Proszę o jakąś praktyczną radę
Na poziomie swiadomosci sumienia - odpowiedzialnosc grzechu spada w tym wypadku na kaplana - to on powinien zadbac aby nie profanowac Ciala Panskiego rozsypujac jego czastki na prawo i lewo. (...)
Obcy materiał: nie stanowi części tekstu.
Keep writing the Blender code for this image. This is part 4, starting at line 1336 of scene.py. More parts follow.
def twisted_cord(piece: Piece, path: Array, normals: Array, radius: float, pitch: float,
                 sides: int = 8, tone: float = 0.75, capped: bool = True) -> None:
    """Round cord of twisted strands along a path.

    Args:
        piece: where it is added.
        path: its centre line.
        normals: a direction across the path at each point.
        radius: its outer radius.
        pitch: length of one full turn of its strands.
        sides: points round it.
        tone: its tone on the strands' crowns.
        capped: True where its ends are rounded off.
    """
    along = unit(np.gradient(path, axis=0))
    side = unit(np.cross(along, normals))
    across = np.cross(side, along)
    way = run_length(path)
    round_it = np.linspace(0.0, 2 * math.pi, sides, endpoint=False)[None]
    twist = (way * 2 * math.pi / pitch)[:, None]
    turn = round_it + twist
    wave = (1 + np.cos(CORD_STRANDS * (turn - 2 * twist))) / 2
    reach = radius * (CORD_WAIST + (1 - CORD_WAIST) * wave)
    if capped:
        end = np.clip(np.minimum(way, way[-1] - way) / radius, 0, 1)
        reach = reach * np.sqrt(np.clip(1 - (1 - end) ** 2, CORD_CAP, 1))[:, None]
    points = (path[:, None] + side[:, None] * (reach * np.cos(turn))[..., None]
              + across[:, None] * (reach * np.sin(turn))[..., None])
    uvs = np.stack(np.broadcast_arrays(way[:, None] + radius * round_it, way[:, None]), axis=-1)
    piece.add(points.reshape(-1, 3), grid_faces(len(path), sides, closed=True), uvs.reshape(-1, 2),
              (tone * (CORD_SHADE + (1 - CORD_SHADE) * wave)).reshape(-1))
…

Znak pokoju przekazuje się przed śpiewem Baranku Boży po wezwaniu kapłana lub diakona: „przekażcie sobie znak pokoju”. Kapłan może przekazać znak pokoju usługującym, jednak winien zasadniczo pozostać w obrębie prezbiterium, ażeby nie zakłócać celebracji liturgicznej. Celebrujący Eucharystię biskup najpierw przekazuje znak pokoju stojącym najbliżej niego koncelebransom, a dopiero później asystującemu mu diakonowi (OWMR 239). Zasadniczo można przekazać pokój za pomocą podania ręki i wypowiedzenia słów: Pokój Pański niech zawsze będzie z Tobą lub w formie skróconej; Pokój z Tobą. Odpowiedź na te słowa brzmi: Amen (OWMR 154 oraz Wskazania Episkopatu Polski z dnia 9 marca 2005r.). Wypada jednak, aby każdy przekazywał z umiarem znak pokoju tylko osobom najbliżej stojącym (OWMR 82). Należy jednak zachować jednolitość znaku w danym zgromadzeniu (OWMR 42).
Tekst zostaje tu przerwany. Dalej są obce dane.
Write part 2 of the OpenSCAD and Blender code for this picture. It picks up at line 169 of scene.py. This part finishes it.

Tzn. że mogę na to się powołać:)
W takim wypadku należy upomnieć Kapłana, a jeśli i to nie pomoże to przekazać znak pokoju skinieniem głowy co według mnie i tak jest leprze od podawania ręki; musze się nie zgodzić z Panem Michałem Warczachowskim trzeba dokonać wszelkich starań aby Pan Jezus był godnie traktowany to tak jak by powiedzieć Św. Weronice że to nie Jej sprawa co inni robią z Chrystusem.